Another minor concern is the referencing. There’s a mountain of references at the end, but no use of endnotes, so it’s sometimes hard to tell which statements arise from evidence, and which are Norman’s analysis.
A deeper concern is that parts of the section on “Living Younger Longer” might feed unhealthy obsessions with constantly measuring all those individual risk factors, such as weight, waste, blood pressure and cholesterol.
The “worried well” are already the target of unbalanced promotion disguised as journalism that urges us to test more and more frequently for the early signs of heart disease, dementia and cancer, without any mention of potential downsides, such as unnecessary diagnosis and treatments that may bring us more harm than good.

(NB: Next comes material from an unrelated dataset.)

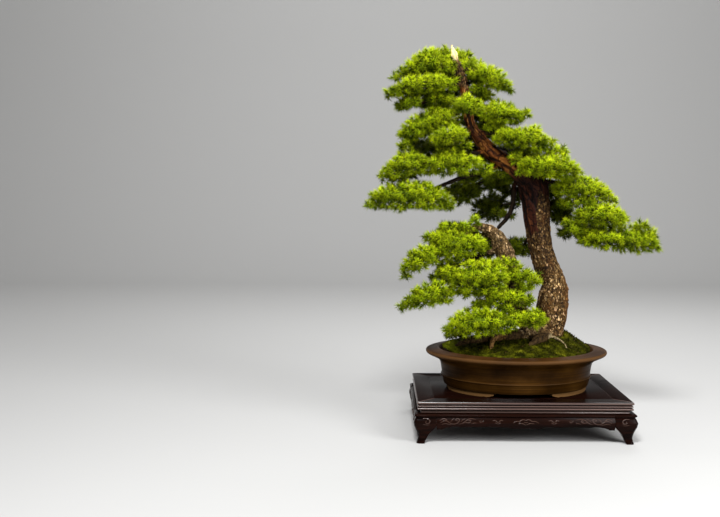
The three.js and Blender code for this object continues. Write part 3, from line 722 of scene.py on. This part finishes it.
def barkMaterial():
    material, shader = nodeMaterial("hemlockBark", specular=0.1, roughness=0.72)
    grain = attributeOf(shader, "grain")["Vector"]
    zone = attributeOf(shader, "zone")
    split = channels(zone["Color"])
    height = axes(objectPlace(shader))["Z"]

    def grainNoise(stretch, scale, detail=4.0):
        return noiseOn(stretched(grain, 1, 1, stretch), scale, detail=detail)

    def level(start, stop, value=height):
        return span(value, start, stop, shape="SMOOTHSTEP")

    fibre = grainNoise(0.1, 260)
    streak = grainNoise(0.06, 90, 2.0)
    patch = grainNoise(0.5, 30, 3.0)
    speck = grainNoise(0.6, 420, 2.0)
    # flaky plates: brown, some of them cream, with dark seams between, and bent out of line
    bent = fed("VectorMath", noiseOn(grain, 130, "Color"), 0, {1: (0.008,) * 3}, operation="MULTIPLY_ADD")
    into(bent, 2, grain)

    def cells(scale, stretch):
        vector = stretched(bent.outputs["Vector"], 1, 1, stretch)
        plate = cellsOn(vector, scale)
        return plate, channels(plate["Color"]), cellsOn(vector, scale, "DISTANCE_TO_EDGE")["Distance"]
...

The book has the occasional poke at drug or food industry marketing, but it doesn’t go into much detail. You won’t read, for instance, that medicine’s evidence-base has been distorted through commercial funding and influence, or about global campaigns, such as The BMJ’s, to forge more independence from industry, and produce more trustworthy evidence.
Similarly, the book has the occasional enthusiastic plug for the value of medications—for depression, high blood pressure or high cholesterol—but there’s no mention of the huge threat to your health from overdiagnosis and the overuse of tests and treatments.
“Good enough”
But let’s not quibble. The book champions the value of context, cautions against getting too distracted by tiny details, and concludes with a warning that we’re all at risk of “knowing more and more about less and less.”
And as Norman Swan reminds us, when it comes to health, going for “good enough” may ultimately be much healthier for us, than trying desperately to be “better than well.”